Exciting Biblical Biography!

I met David Klinghoffer at a ...author's party and bought his book, the discovery of God. I could not stop reading his biography of Abraham. David weaves in some of his trip to Israel, the Midrash and the oral tradition with the Bible. Not only does he save me the trouble of doing all the research but his writing style is fresh and kept me on the edge of my seat wanting to know more about stories that I have heard a hundred times. What a treat!I have since purchased his spiritual journey The Lord Will Gather Me In and would liken it to a Jewish Seven Storey Mountain. David has become one of my favorite writers and his refreshingly honesty about his faults and his willingness to keep on his spiritual journey gives me hope about my own.

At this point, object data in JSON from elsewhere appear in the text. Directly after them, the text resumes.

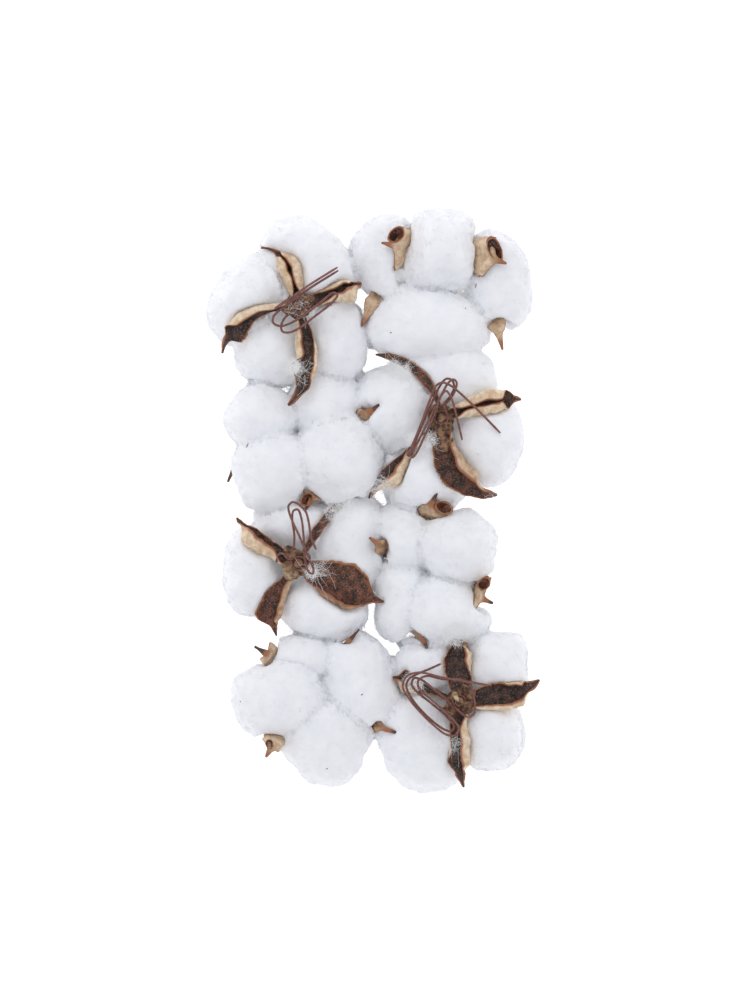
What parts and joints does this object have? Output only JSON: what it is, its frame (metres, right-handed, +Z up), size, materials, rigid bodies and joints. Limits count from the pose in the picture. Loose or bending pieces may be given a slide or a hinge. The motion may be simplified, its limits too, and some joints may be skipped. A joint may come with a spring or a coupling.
{
  "type": "cotton boll bunch",
  "caption": "Bunch of dried open cotton bolls laid flat and touching: white fibre locks held in woody brown burrs, each with a thin brown stem wire wound round its cut stalk.",
  "frame": {"origin": "on the surface that the bunch lies on, under the middle of its box", "axes": "+Z up from the surface, +Y along the two columns of bolls towards the top of the picture, +X to the picture's right"},
  "size_m": [0.1669, 0.2925, 0.0522],
  "materials": {
    "cotton": "soft, matte, loose white fibre",
    "burr": "dry, rough, dark brown outside and tan inside",
    "wire": "matte reddish brown coating"
  },
  "bodies": {
    "root": {"left_1_burr": "burr", "left_1_wire": "wire", "left_1_lock_a": "cotton", "left_1_lock_b": "cotton", "left_1_lock_c": "cotton", "left_1_lock_d": "cotton", "left_2_burr": "burr", "left_2_wire": "wire", "left_2_lock_a": "cotton", "left_2_lock_b": "cotton", "left_2_lock_c": "cotton", "left_2_lock_d": "cotton", "left_3_burr": "burr", "left_3_wire": "wire", "left_3_lock_a": "cotton", "left_3_lock_b": "cotton", "left_3_lock_c": "cotton", "left_3_lock_d": "cotton", "left_4_burr": "burr", "left_4_wire": "wire", "left_4_lock_a": "cotton", "left_4_lock_b": "cotton", "left_4_lock_c": "cotton", "left_4_lock_d": "cotton", "right_1_burr": "burr", "right_1_wire": "wire", "right_1_lock_a": "cotton", "right_1_lock_b": "cotton", "right_1_lock_c": "cotton", "right_1_lock_d": "cotton", "right_2_burr": "burr", "right_2_wire": "wire", "right_2_lock_a": "cotton", "right_2_lock_b": "cotton", "right_2_lock_c": "cotton", "right_2_lock_d": "cotton", "right_3_burr": "burr", "right_3_wire": "wire", "right_3_lock_a": "cotton", "right_3_lock_b": "cotton", "right_3_lock_c": "cotton", "right_3_lock_d": "cotton", "right_4_burr": "burr", "right_4_wire": "wire", "right_4_lock_a": "cotton", "right_4_lock_b": "cotton", "right_4_lock_c": "cotton", "right_4_lock_d": "cotton"}
  },
  "joints": []
}
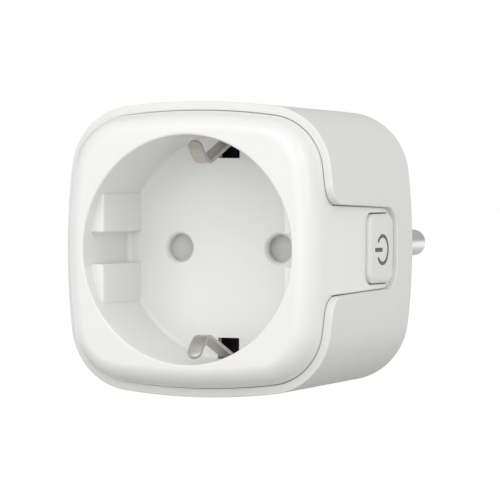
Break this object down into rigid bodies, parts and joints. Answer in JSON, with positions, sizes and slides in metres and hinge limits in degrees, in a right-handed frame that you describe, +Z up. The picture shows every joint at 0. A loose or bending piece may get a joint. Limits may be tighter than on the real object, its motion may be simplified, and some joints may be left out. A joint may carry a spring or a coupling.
{
  "type": "smart plug",
  "caption": "Compact mains smart plug: recessed earthed socket in a soft rounded cube, side power button, round boss with two pins behind.",
  "frame": {"origin": "centre of the round boss's rear end face, between the two plug pins", "axes": "+Y the way the plug pins point, +X towards the side with the power button, +Z up towards the upper earth clip"},
  "size_m": [0.0503, 0.0793, 0.0506],
  "materials": {
    "gloss_white": "polished",
    "matte_white": "fine matte",
    "light_grey": "satin",
    "black": "satin",
    "nickel": "satin nickel plate",
    "brass": "satin",
    "steel": "satin",
    "board": "solder mask",
    "copper": "enamelled copper",
    "blue": "epoxy coating",
    "yellow": "moulded case"
  },
  "bodies": {
    "housing": {"rear_casing": "matte_white", "front_cover": "gloss_white", "switch_body": "black", "control_board": "board", "status_led": "light_grey", "radio_module": "steel", "shutter_spring": "steel", "contact_carrier": "black", "carrier_screw_upper": "steel", "carrier_screw_lower": "steel", "live_contact": "brass", "neutral_contact": "brass", "earth_bar": "nickel", "rear_earth_contact_top": "nickel", "rear_earth_contact_bottom": "nickel", "live_pin": "nickel", "neutral_pin": "nickel", "pin_carrier": "black", "main_board": "board", "relay_cover": "black", "relay_coil": "copper", "bulk_capacitor": "blue", "film_capacitor": "yellow", "varistor": "blue", "fuse_resistor": "board", "transformer": "black", "bridge_rectifier": "black", "current_shunt": "copper"},
    "button": {"power_button": "gloss_white"},
    "plunger": {"switch_plunger": "light_grey"},
    "shutter": {"shutter": "light_grey"},
    "upper_clip": {"earth_clip_top": "nickel"},
    "lower_clip": {"earth_clip_bottom": "nickel"},
    "armature": {"relay_armature": "steel"}
  },
  "joints": [
    {"name": "button_press", "type": "slide", "parent": "housing", "child": "button", "axis": [-1, 0, 0], "range_m": [0, 0.0004], "stiffness_N_per_m": 3000, "springref_m": -0.0003},
    {"name": "plunger_press", "type": "slide", "parent": "housing", "child": "plunger", "axis": [-1, 0, 0], "range_m": [0, 0.0004]},
    {"name": "shutter_turn", "type": "hinge", "parent": "housing", "child": "shutter", "pos_m": [0, -0.0411, 0], "axis": [0, 1, 0], "range_deg": [0, 38], "stiffness_Nm_per_rad": 0.004, "springref_deg": -22.92, "deforming": ["shutter_spring"]},
    {"name": "clip_top_flex", "type": "hinge", "parent": "housing", "child": "upper_clip", "pos_m": [0, -0.0397, 0.01985], "axis": [-1, 0, 0], "range_deg": [0, 2], "stiffness_Nm_per_rad": 1.2},
    {"name": "clip_bottom_flex", "type": "hinge", "parent": "housing", "child": "lower_clip", "pos_m": [0, -0.0397, -0.01985], "axis": [1, 0, 0], "range_deg": [0, 2], "stiffness_Nm_per_rad": 1.2},
    {"name": "relay_armature_pull", "type": "hinge", "parent": "housing", "child": "armature", "pos_m": [-0.0067, -0.0218, 0.0123], "axis": [0, 0, -1], "range_deg": [0, 3], "stiffness_Nm_per_rad": 0.02, "springref_deg": -5.73}
  ],
  "couplings": [
    {"joint": "plunger_press", "follows": "button_press", "ratio": 1}
  ]
}
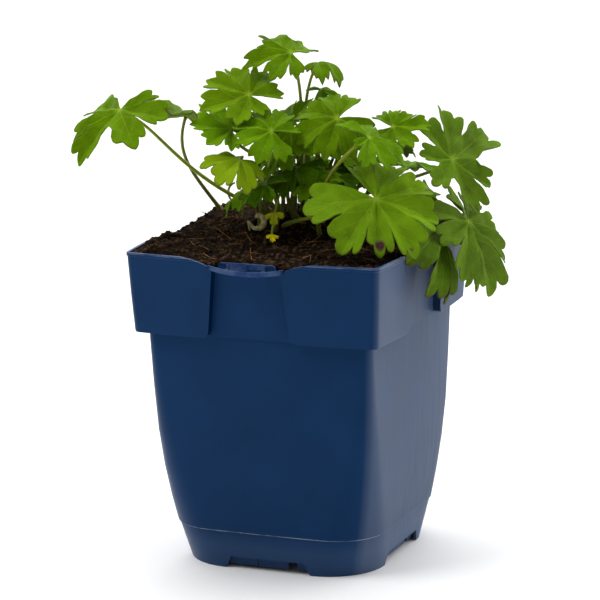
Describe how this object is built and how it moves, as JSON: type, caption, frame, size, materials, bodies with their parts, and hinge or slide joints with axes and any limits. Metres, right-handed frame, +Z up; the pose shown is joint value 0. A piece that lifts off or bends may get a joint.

An astonishing and vivid experience

Klinghoffer has written a brilliant book: a combination detective story -- who was this patriarch with the half-sister marriage and the bombshell concubine and the funny relationship with his kid? -- and meditation. (If the book were an album, its title would be "Abraham Comes Alive.") To write a biography of a pre-modern figure -- a man who stands somehow at the back of much of the modern world, the way D.W. Griffith hangs at the back of every movie theater, mildly grinning -- Klinghoffer has performed an immense amount of digging. By definition, there are no photos, letters, phone records, eyewitness accounts, no talkative siblings or rivalrous contemporaries; to begin with, there are just the stones and weather of the Bible. Klinghoffer excavates his story's bones from that source, pressing also into Midrash and a shamingly wide range of archaeological and critical sources. What he comes up with is an intensely readable story about one of history's great, pivotal figures; a lone man in an dusty region of the world who gave birth to the three of the world's major religions. (Birth, and also the roiling within families, is one of Klinghoffer's consistent interests in the book.)The book is about founding a tradition, but it's also a story. Abraham rejected his own father's idolatry, found the first modern path to God, fought armies, dealt with the problems of love, marriage, fatherhood, kinship, family; one of the surprises encountered again and again in Klinghoffer's story is how much of our modern turbulence - essentially, doubt versus fidelity, and the many avenues that conflict seeks for expression -- Abraham's own life anticipates. The approach to whether miracles in the bible are "literally" true is a great feat of perception: they're "true" because they were necessary to our own understanding and acceptance of God. The author's passages on the love between Sarah and Abraham read as a kind of sweet, best-case marriage: as he sees them, the two are halves of a whole, Abraham the accepting, understanding heart, Sarah the stern, unbending head; as in any relationship, partners will fill out the available role. Klinghoffer takes the reader through the story we half-know, giving it blood and muscle along the way. It's a daring, dramatic thing to have pulled off; at a time when those three religions (in the way children in the Bible so often do) have come into conflict, it feels almost necessary.